A recent example of the latter can be found in the case of Portors and Comcare  AATA 2166.
The clinical notes in this case became particularly important due to the passage of time; the original date of injury was 15 years prior to the hearing in the Tribunal. Comcare had accepted liability for a hernia in July 2002. At the hearing held in 2017, the Tribunal was being asked to accept that if Mr Portors had suffered a hernia, it was not actually related to work. Mr Portors was adamant in his evidence that soon after lifting a table up several flights of stairs at work he suffered a sharp stabbing pain in his groin. The Tribunal was provided with the clinical notes of the local hospital and Mr Portors’ treating GP; notes that were taken at the time. The Deputy President commented that Mr Portors’ had attended six consultations with five different doctors (as well as triage nurses) in the month following the incident. All in relation to abdominal pain. All record the location of his pain to be in or around the abdomen. In none of the clinical notes or contemporary reports arising from those attendances is there any reference to groin pain.
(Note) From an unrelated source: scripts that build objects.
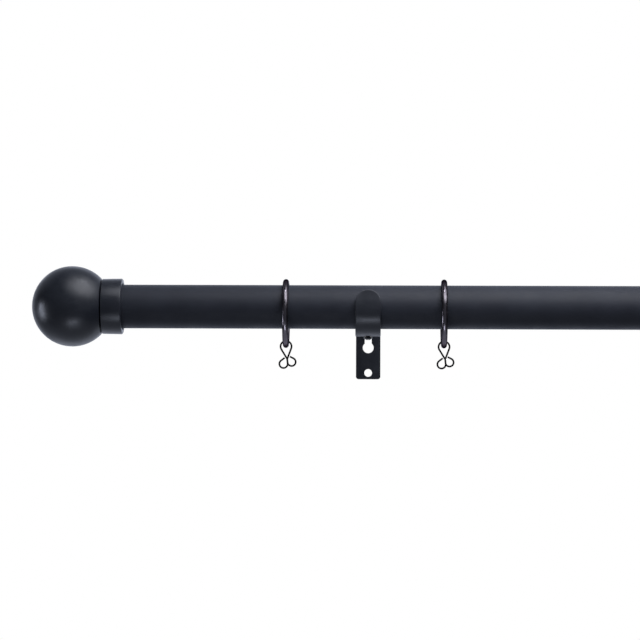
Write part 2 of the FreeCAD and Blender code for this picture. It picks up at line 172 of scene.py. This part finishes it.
def satin_paint(name, base, pale, rough, grain, depth, specular=0.5, sheen=0.0):
    """Baked satin paint over steel: fine powder grain, soft cloudiness, and paler edges that are partly
    thin worn paint and partly a painted highlight.
    """
    made, tree, shader, place = finish_start(name)
    cloud = mottle(tree, place, PAINT_CLOUD, detail=4.0)
    fleck = mottle(tree, place, grain, detail=2.0, rough=0.6)
    colour = blend_colour(tree, remap(tree, cloud, 0.0, 1.0), base, pale)
    # edges painted paler: partly thin worn paint, partly a painted highlight along the rounded edges
    edge_wear_and_highlight = product(tree, edges(tree, EDGE_REACH),
                   remap(tree, mottle(tree, place, EDGE_PATCH), 0.5, 1.0))
    colour = blend_colour(tree, product(tree, edge_wear_and_highlight, remap(tree, cloud, 0.35, 0.6)), colour,
                          EDGE_WEAR_AND_HIGHLIGHT)
    tree.links.new(colour, shader.inputs["Base Color"])
    soft = remap(tree, mottle(tree, place, PAINT_PATCH, detail=5.0),
                 rough - PATCH_ROUGH, rough + PATCH_ROUGH, 0.3, 0.7)
    soft = total(tree, soft, product(tree, edge_wear_and_highlight, EDGE_POLISH))
    tree.links.new(soft, shader.inputs["Roughness"])
    peel = relief(tree, mottle(tree, place, PAINT_PEEL, detail=2.0), PEEL_DEPTH, strength=0.45)
    tree.links.new(relief(tree, fleck, depth, strength=0.5, below=peel), shader.inputs["Normal"])
    shader.inputs["Specular IOR Level"].default_value = specular
    shader.inputs["Sheen Weight"].default_value = sheen
    shader.inputs["Sheen Roughness"].default_value = SHEEN_ROUGH
    shader.inputs["Sheen Tint"].default_value = SHEEN_TINT
    return made


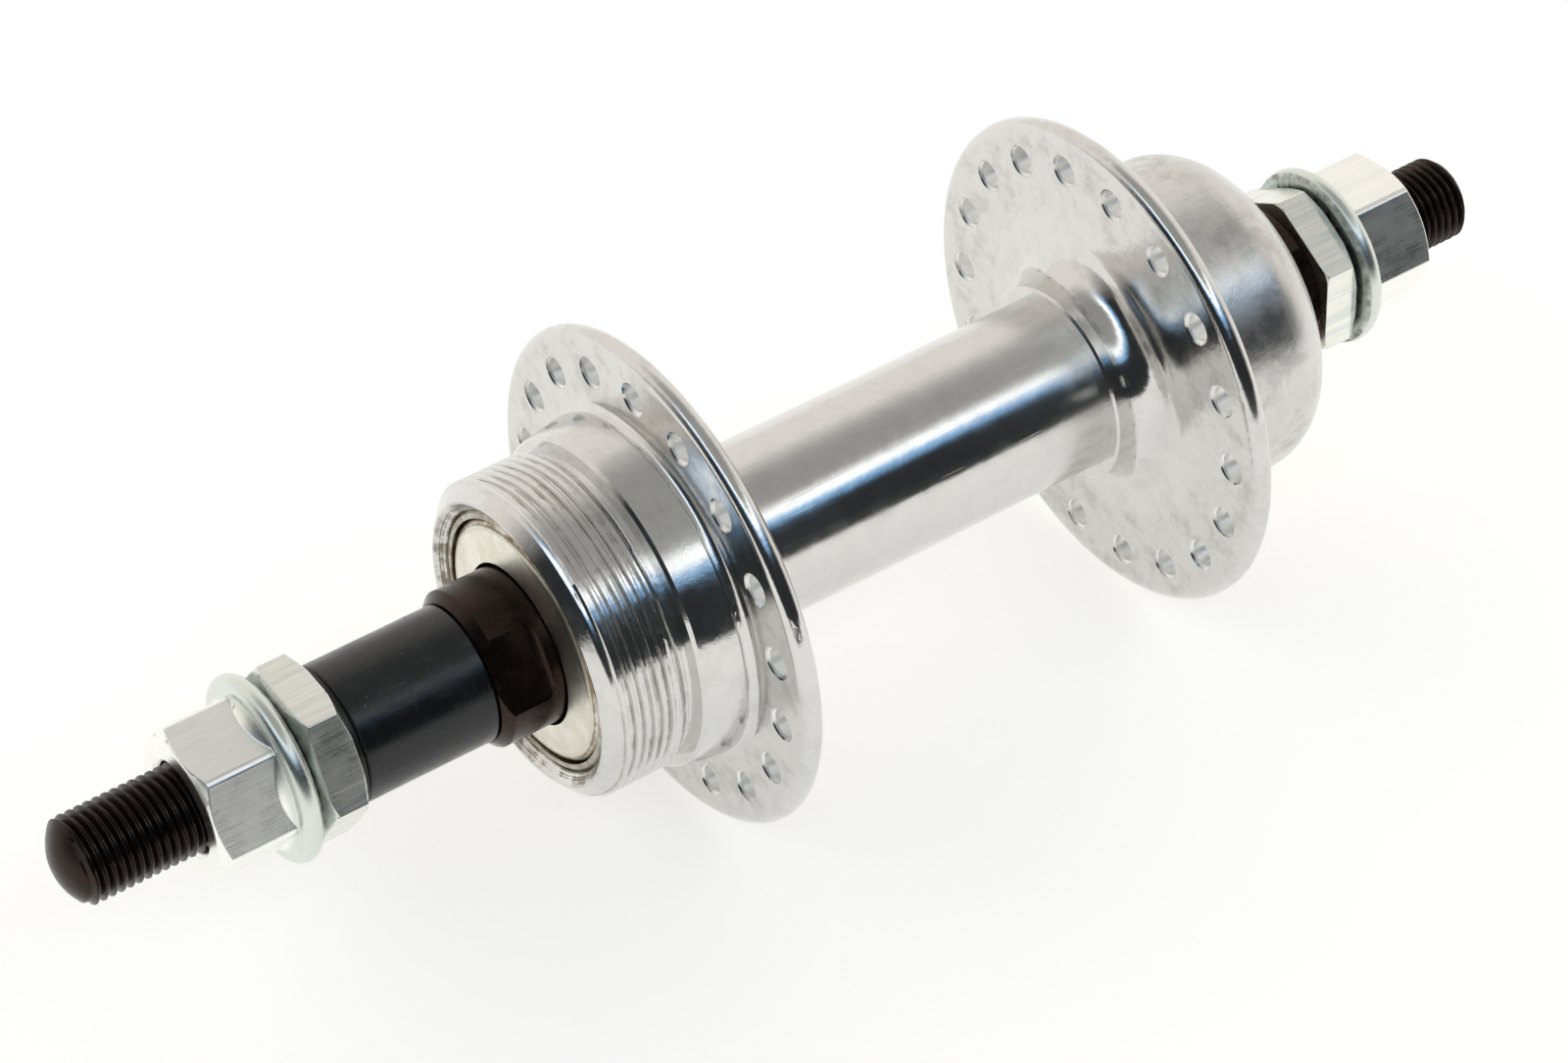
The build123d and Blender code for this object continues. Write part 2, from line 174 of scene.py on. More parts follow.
class Metal(Tree):
    # A Principled material with the places on the hub that its pattern needs.
    def __init__(self, name, metallic, specular=0.5):
        self.material = bpy.data.materials.new(name)
        super().__init__(self.material)
        self.shader = self.nodes["Principled BSDF"]
        self.shader.inputs["Metallic"].default_value = metallic
        self.shader.inputs["Specular IOR Level"].default_value = specular
        self.place = self.add("ShaderNodeTexCoord", output="Object")
        self.along = self.add("ShaderNodeSeparateXYZ", {0: self.place}, output="Y")
        flat = self.stretched(self.place, (1, 0, 1))
        self.radius = self.add(
            "ShaderNodeVectorMath", {0: flat}, output="Value", operation="LENGTH"
        )
        self.outward = self.maths("ABSOLUTE", self.along)
        self.turned = self.add("ShaderNodeCombineXYZ", {0: self.radius, 1: self.along})

    def zone(self, value, start, end, edge):
        # 1 between start and end, with soft edges. All in millimetres.
        return self.times(self.beyond(value, start, edge), self.before(value, end, edge))

    def beyond(self, value, place, edge):
        return self.step(value, (place - edge) * MM, (place + edge) * MM)

    def before(self, value, place, edge):
        return self.step(value, (place - edge) * MM, (place + edge) * MM, 1.0, 0.0)

    def finish(self, colour, roughness, normal):
        self.connect(colour, self.shader.inputs["Base Color"])
        self.connect(roughness, self.shader.inputs["Roughness"])
        self.connect(normal, self.shader.inputs["Normal"])
        return self.material


def wear(piece, material):
    # A CAD node is given by its name, a new piece by itself.
    if isinstance(piece, str):
        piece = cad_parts[piece]
    if not piece.material_slots:
        piece.data.materials.append(None)
    for slot in piece.material_slots:
        slot.material = material


print("node kit ready")

# %% [markdown]
# ## The room that the chrome reflects
#
# The hub lies on a white table. Behind the camera the room is dark, and above that dark part is
# a cold, bright window. The chrome shows all of it: each rounded surface has one black band
# with a white, blue-edged streak over it, and is pale everywhere else. A world shader can give
# that room as a function of direction, which is cheaper than building it, and the camera
# itself sees plain white instead.

# %% World
white = (1.0, 1.0, 1.0, 1.0)
dark_side_azimuth = -34.0
dark_side_half_width = 89.0
dark_side_edge = 17.0
dark_room_colour = (0.030, 0.032, 0.034, 1.0)
pale_wall_colour = (0.97, 0.93, 0.88, 1.0)
ceiling_colour = (0.38, 0.38, 0.37, 1.0)
window_colour = (1.75, 1.8, 1.8, 1.0)
window_edge_colour = (0.30, 0.62, 1.05, 1.0)
dark_room_top = (35.0, 44.0)
window_edge_height = (43.0, 50.0)
window_top = (52.0, 61.0)
wall_top = (36.0, 68.0)


def rises(tree, height, elevations):
    # Grows from 0 to 1 between two elevations, given in degrees.
    start, end = (sin(radians(elevation)) for elevation in elevations)
    return tree.step(height, start, end)


def falls(tree, height, elevations):
    # The same, from 1 down to 0.
    start, end = (sin(radians(elevation)) for elevation in elevations)
    return tree.step(height, start, end, 1.0, 0.0)


def room_light():
    world = bpy.data.worlds.new("studio")
    bpy.context.scene.world = world
    tree = Tree(world)
    direction = tree.add("ShaderNodeTexCoord", output="Generated")
    height = tree.add("ShaderNodeSeparateXYZ", {0: direction}, output="Z")
    level = tree.stretched(direction, (1, 1, 0))
    level = tree.add("ShaderNodeVectorMath", {0: level}, operation="NORMALIZE")
    towards = (cos(radians(dark_side_azimuth)), sin(radians(dark_side_azimuth)), 0)
    facing = tree.add(
        "ShaderNodeVectorMath", {0: level, 1: towards}, output="Value", operation="DOT_PRODUCT"
    )
    side = tree.step(
        facing,
        cos(radians(dark_side_half_width + dark_side_edge)),
        cos(radians(dark_side_half_width - dark_side_edge)),
    )
    room = tree.blend(rises(tree, height, wall_top), pale_wall_colour, ceiling_colour)
    in_window = rises(tree, height, window_edge_height)
    window = tree.blend(in_window, window_edge_colour, window_colour)
    lit_side = tree.blend(falls(tree, height, window_top), room, window)
    dark_side = tree.blend(falls(tree, height, dark_room_top), lit_side, dark_room_colour)
    seen = tree.blend(side, room, dark_side)
    camera_ray = tree.add("ShaderNodeLightPath", output="Is Camera Ray")
    shown = tree.blend(camera_ray, seen, white)
    tree.connect(shown, tree.nodes["Background"].inputs["Color"])
    return world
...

As stated in the Deputy President’s decision, it seems highly improbable that Mr Portors would have told five doctors and two triage nurses that he was experiencing or had experienced sharp groin pain but that not one of them recorded that piece of information. While Mr Portors argued that doctors and nurses in busy emergency departments can often make mistakes, the Tribunal commented that the records taken by all of these medical practitioners were consistent in their documentation of abdominal pain.
As noted by the Tribunal in its decision at , the acceptance of the contemporary medical records over the evidence of Mr Portors does not imply that he was deliberately untruthful; rather, his evidence suggested that he had forgotten many details concerning his long and complicated illness. It may be that the strong belief Mr Portors held that his work was responsible for his injury recast his memory of how it started; not because he is dishonest, simply because he continues to be in pain and it all happened a long time ago.
The take away here is that the importance of contemporary medical records should not be underestimated; and you should always take notes of what you say to your GP, just in case you need to make a claim one of these days and someone asks you about those unidentifiable, but very shiny medical instruments.